### Problem description
Using the data below, copy every line that contains the word "metres".

<<<<

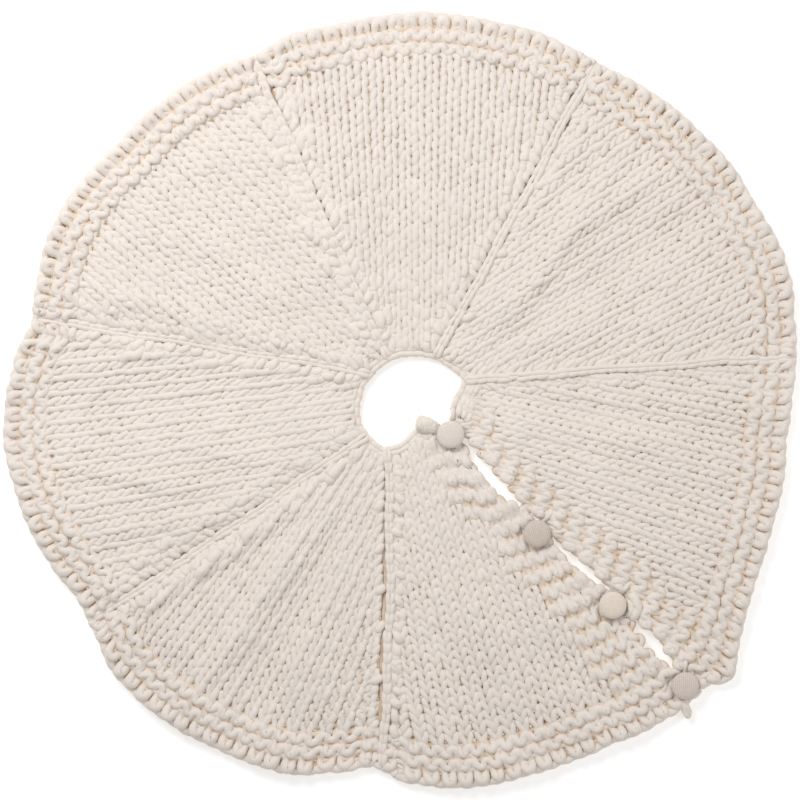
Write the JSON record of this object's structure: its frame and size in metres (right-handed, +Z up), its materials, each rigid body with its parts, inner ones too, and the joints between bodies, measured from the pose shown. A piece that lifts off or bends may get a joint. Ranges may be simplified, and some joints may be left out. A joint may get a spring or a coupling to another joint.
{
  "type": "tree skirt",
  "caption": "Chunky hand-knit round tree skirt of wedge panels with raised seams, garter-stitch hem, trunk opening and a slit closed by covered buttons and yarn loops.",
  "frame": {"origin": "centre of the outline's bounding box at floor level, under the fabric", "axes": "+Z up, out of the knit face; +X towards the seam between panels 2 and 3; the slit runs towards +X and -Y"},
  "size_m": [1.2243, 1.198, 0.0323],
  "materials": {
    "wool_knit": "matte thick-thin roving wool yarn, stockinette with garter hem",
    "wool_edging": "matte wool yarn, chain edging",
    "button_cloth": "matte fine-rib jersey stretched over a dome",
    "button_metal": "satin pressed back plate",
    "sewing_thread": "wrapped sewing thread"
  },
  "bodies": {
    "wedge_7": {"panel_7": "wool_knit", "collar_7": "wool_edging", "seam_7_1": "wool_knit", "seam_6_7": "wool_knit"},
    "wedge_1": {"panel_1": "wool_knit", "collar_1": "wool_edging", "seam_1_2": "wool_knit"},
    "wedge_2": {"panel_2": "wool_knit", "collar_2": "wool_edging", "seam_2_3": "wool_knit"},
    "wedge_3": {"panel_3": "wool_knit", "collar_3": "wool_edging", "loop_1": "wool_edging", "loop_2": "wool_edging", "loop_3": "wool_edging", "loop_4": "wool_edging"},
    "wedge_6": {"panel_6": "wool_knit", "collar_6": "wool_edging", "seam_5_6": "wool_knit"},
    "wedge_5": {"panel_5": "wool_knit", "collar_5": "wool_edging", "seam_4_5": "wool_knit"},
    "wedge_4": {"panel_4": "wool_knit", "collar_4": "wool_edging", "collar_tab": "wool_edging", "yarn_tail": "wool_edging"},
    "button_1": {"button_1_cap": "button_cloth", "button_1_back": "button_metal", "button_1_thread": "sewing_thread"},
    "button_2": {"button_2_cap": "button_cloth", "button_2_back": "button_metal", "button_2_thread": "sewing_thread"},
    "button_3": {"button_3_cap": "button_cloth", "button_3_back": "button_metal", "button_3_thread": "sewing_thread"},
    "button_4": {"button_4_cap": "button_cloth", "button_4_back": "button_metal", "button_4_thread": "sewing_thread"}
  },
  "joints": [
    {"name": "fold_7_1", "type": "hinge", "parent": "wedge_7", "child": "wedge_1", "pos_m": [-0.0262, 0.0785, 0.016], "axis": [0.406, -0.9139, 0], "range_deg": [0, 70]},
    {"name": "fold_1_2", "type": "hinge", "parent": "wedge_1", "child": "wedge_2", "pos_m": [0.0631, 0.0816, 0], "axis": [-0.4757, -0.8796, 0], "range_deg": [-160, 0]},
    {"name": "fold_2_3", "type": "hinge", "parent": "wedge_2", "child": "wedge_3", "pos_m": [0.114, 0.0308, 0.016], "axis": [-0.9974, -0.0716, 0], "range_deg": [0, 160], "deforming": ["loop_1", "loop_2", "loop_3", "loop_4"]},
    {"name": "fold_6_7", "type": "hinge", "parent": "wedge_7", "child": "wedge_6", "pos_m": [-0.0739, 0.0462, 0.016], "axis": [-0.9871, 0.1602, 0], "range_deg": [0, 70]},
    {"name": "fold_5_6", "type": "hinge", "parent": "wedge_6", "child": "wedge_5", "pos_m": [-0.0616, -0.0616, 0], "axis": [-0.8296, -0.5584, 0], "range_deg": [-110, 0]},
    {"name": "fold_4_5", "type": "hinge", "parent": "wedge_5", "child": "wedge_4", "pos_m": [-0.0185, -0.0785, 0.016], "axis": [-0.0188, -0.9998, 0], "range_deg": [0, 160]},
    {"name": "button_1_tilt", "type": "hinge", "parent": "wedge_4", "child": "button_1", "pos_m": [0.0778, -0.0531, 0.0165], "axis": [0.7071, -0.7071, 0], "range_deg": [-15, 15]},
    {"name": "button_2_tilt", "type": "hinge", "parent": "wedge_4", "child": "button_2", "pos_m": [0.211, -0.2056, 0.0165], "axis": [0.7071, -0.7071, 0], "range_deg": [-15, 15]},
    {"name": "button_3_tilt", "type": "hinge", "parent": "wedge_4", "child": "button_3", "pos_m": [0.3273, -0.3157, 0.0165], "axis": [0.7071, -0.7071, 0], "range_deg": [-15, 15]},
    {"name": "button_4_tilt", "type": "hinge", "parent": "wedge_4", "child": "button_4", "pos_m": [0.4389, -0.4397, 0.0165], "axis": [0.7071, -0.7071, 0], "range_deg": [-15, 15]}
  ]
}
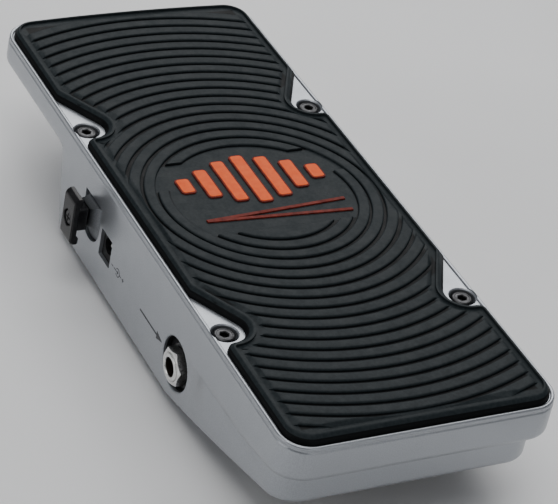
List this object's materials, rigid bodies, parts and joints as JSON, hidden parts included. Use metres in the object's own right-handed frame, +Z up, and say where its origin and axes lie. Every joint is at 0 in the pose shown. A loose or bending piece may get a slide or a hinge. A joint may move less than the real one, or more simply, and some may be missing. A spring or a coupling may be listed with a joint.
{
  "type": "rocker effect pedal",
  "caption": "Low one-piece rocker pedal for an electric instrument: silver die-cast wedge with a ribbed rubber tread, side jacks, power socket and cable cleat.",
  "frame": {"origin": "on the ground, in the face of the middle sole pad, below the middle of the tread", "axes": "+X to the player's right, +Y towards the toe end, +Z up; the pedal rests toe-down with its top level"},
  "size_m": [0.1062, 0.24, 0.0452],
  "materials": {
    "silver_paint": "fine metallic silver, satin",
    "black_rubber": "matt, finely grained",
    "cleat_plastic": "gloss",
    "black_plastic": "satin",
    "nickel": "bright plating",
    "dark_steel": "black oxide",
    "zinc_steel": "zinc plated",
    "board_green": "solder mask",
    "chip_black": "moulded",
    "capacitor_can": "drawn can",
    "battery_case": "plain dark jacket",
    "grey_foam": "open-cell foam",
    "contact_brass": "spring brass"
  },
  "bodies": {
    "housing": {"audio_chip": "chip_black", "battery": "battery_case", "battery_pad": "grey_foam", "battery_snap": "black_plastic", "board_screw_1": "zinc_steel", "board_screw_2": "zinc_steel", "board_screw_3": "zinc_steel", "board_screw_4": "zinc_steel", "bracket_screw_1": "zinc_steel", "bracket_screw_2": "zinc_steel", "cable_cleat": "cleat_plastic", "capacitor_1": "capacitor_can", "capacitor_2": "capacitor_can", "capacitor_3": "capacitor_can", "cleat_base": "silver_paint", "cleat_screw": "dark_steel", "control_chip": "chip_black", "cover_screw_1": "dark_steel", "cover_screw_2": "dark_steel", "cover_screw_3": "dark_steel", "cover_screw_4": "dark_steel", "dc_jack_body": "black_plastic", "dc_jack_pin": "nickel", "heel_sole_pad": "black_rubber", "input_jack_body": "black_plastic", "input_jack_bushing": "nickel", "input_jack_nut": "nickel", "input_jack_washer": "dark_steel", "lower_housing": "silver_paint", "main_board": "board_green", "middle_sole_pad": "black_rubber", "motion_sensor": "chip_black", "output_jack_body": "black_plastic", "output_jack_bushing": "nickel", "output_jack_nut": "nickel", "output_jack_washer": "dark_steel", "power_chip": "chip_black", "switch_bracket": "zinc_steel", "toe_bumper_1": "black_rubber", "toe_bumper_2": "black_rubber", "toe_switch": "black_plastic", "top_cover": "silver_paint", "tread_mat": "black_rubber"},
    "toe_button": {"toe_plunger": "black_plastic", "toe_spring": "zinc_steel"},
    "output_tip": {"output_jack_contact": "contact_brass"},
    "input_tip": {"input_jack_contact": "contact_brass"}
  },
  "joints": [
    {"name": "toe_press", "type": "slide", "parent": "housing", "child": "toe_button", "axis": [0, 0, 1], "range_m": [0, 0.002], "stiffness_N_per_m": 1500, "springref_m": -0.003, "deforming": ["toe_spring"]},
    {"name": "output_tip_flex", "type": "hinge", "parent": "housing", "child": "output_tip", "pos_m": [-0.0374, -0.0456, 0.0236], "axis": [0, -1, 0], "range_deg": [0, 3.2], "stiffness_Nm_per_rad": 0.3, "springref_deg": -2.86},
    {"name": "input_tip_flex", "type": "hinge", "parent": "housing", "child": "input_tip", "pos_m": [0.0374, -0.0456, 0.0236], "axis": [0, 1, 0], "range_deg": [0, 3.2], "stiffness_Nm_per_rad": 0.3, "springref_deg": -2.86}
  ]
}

>>>>

### Solution for this exercise
Write the JSON record of this object's structure: its frame and size in metres (right-handed, +Z up), its materials, each rigid body with its parts, inner ones too, and the joints between bodies, measured from the pose shown. A piece that lifts off or bends may get a joint. Ranges may be simplified, and some joints may be left out. A joint may get a spring or a coupling to another joint.
List this object's materials, rigid bodies, parts and joints as JSON, hidden parts included. Use metres in the object's own right-handed frame, +Z up, and say where its origin and axes lie. Every joint is at 0 in the pose shown. A loose or bending piece may get a slide or a hinge. A joint may move less than the real one, or more simply, and some may be missing. A spring or a coupling may be listed with a joint.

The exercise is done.